What that boils down to is this: the rump Lakas-CMD and Estrada’s UNA are the main opposition forces in May elections, and their chances look pretty grim, frankly.

Imelda Marcos, the widow of the former dictator, known the world over for her infamous shoe collection, was elected in her own right in 2010 as a legislator of Marcos’s one-time powerhouse nationalist conservative Kilusang Bagong Lipunan (New Society Movement), and she will run for reelection in 2013.

Her son, Ferdinand Marcos Jr. (known as ‘Bongbong’) was elected in 2010 to the Senate from the Nacionalista Party, where he’ll serve until at least 2016.

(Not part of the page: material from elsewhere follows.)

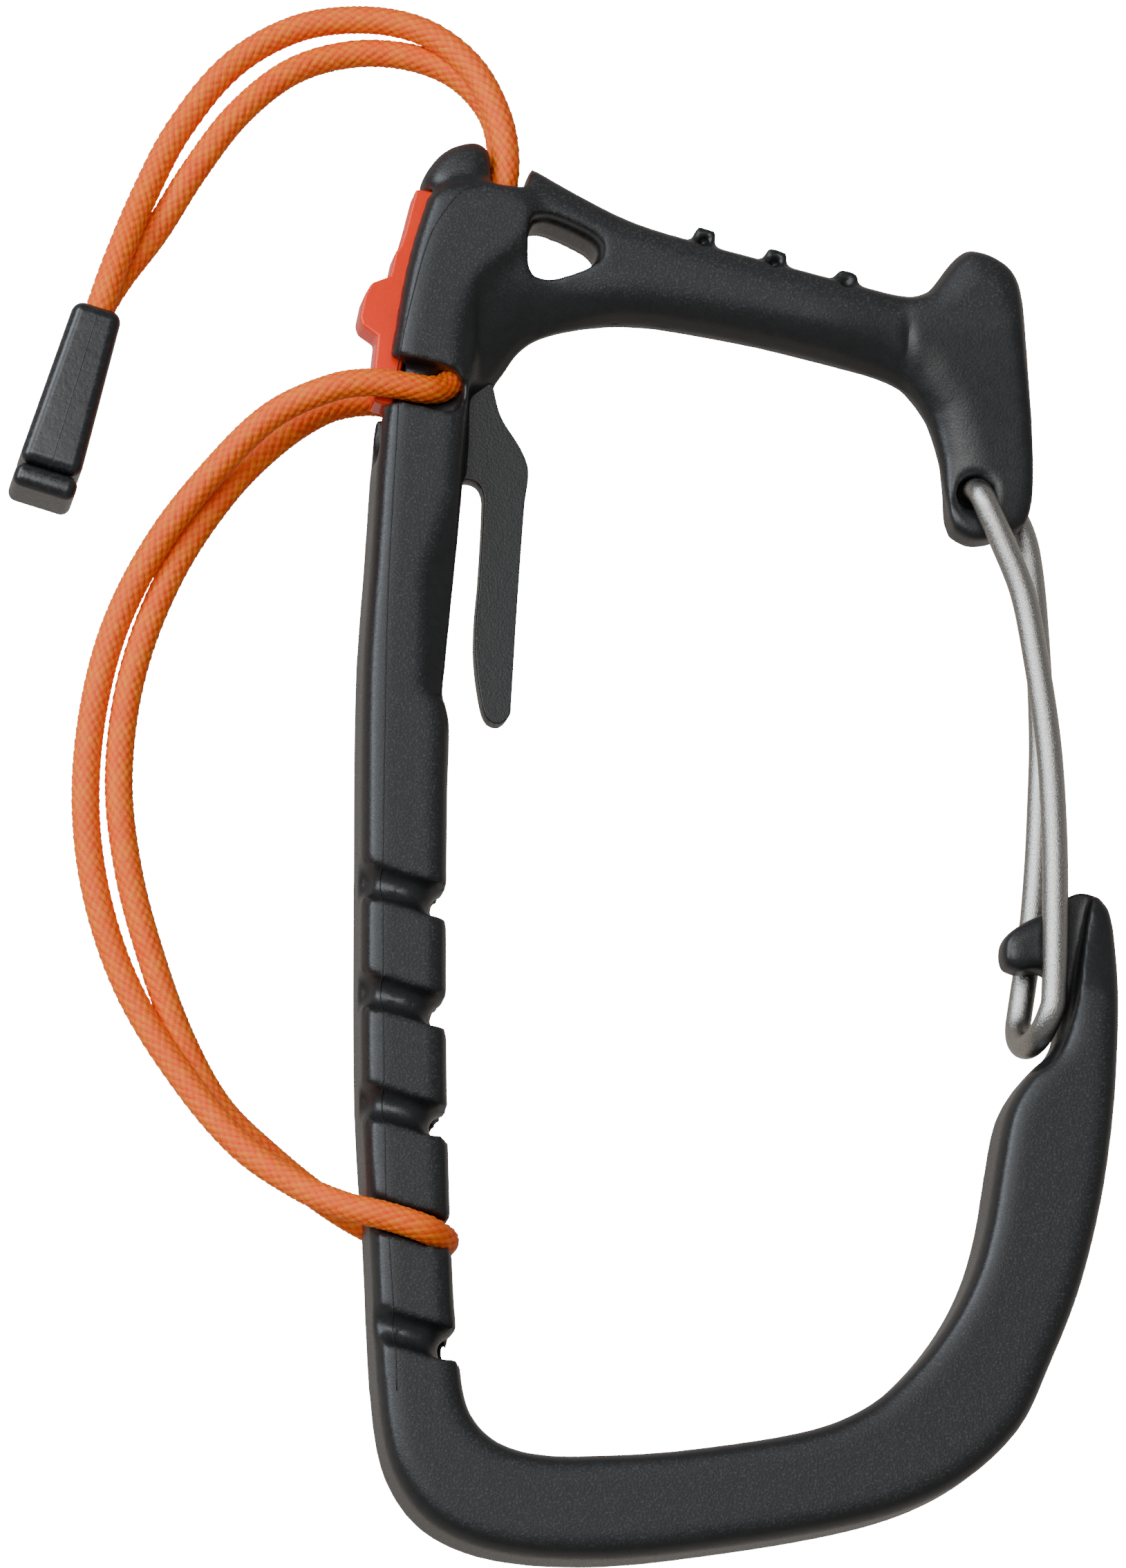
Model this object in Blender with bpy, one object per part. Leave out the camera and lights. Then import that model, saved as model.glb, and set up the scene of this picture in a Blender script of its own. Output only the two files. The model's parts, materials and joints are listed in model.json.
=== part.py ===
"""Harness tool carabiner with a wire gate, an accessory cord, a cord lock and a cord end.

The carabiner lies on its side: X runs from the spine's back to the gate, Y from the hook up to
the head, Z through its thickness. The origin is under the middle of the body, on the surface.
Sizes are in millimetres and are turned into metres where a mesh is made.
"""

import math

import bmesh
import bpy
from mathutils import Matrix, Vector

MM = 0.001

# Driving sizes of the moulded frame
BODY_LENGTH = 149.8
BODY_WIDTH = 79.4
THICKNESS = 11.0
BODY_ROUNDING = 2.0
SPINE_WIDTH = 8.9
HANDLE_SINK = 0.8
HANDLE_ROUNDING = 2.8
LOBE_THICKNESS = 4.8
HOOD_SINK = 1.2
HOOD_ROUNDING = 2.6
TONGUE_THICKNESS = 2.4
GROOVE_COUNT = 5
FIRST_GROOVE = 21.2
GROOVE_PITCH = 11.5
GROOVE_WIDTH = 3.6
GROOVE_DEPTH = 1.5
GROOVE_SLANT = 0.27
FOOT_FLARE = 0.9
HOLE_FLARE = 0.4
SCOOP_LENGTH = 24.0
SCOOP_DEPTH = 3.2
BUMP_COUNT = 3
BUMP_WIDTH = 2.3
BUMP_LENGTH = 6.4
BUMP_RISE = 1.3

# Driving sizes of what fits into it
CORD_DIAMETER = 2.8
WIRE_DIAMETER = 2.7
SLIDER_THICKNESS = 4.4
SLIDER_TRAVEL = 5.0
SLIDER_LENGTH = 24.0
CORD_END_LENGTH = 21.0
CORD_END_WIDTH = 6.7
CORD_END_HEIGHT = 8.0
CAP_LENGTH = 2.6
STRIP_LENGTH = 10.8
STRIP_HEIGHT = 2.4
STRIP_DEPTH = 0.7

# Fits
FIT = 0.3
CORD_OVER_SLIDER = 0.4
PIVOT_PLAY = 0.5

MIDDLE = THICKNESS / 2
CORD_RADIUS = CORD_DIAMETER / 2
WIRE_RADIUS = WIRE_DIAMETER / 2
TOP = BODY_LENGTH
REACH = BODY_WIDTH

# The head and the lobe keep their own widths, and the handle and the hook span what is between
HEAD_REACH = 20.0
LOBE_REACH = 27.0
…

The Senate’s 12 members are elected on a national, ‘at large’ basis by plurality — the top 12 vote-winners are elected.  Despite the administration’s anti-corruption push, fully nine of the 12 senatorial candidates on the Team PNoy slate have relatives in high office — a longstanding tradition in Philippine politics and one that’s undoubtedly contributed to much of the country’s corruption.

In the House of Representatives, 232 members are elected by first-past-the-post plurality in single-member districts, while 58 additional members are elected through closed party lists (with a 2% threshold).

* In the Philippines, though presidential candidates have running mates, the president and vice president are selected on separate ballots, so those offices can be filled by candidates from different parties — in 2010, for example, Binay narrowly defeated the Liberal candidate for vice president (and until a popular swell of support for Aquino, its previous presidential candidate) Mar Roxas by a 41.7% to 39.6% margin.  Roxas, a former senator, is the grandson of former president Manual Roxas, and has served as secretary of the interior and local government in the Aquino government.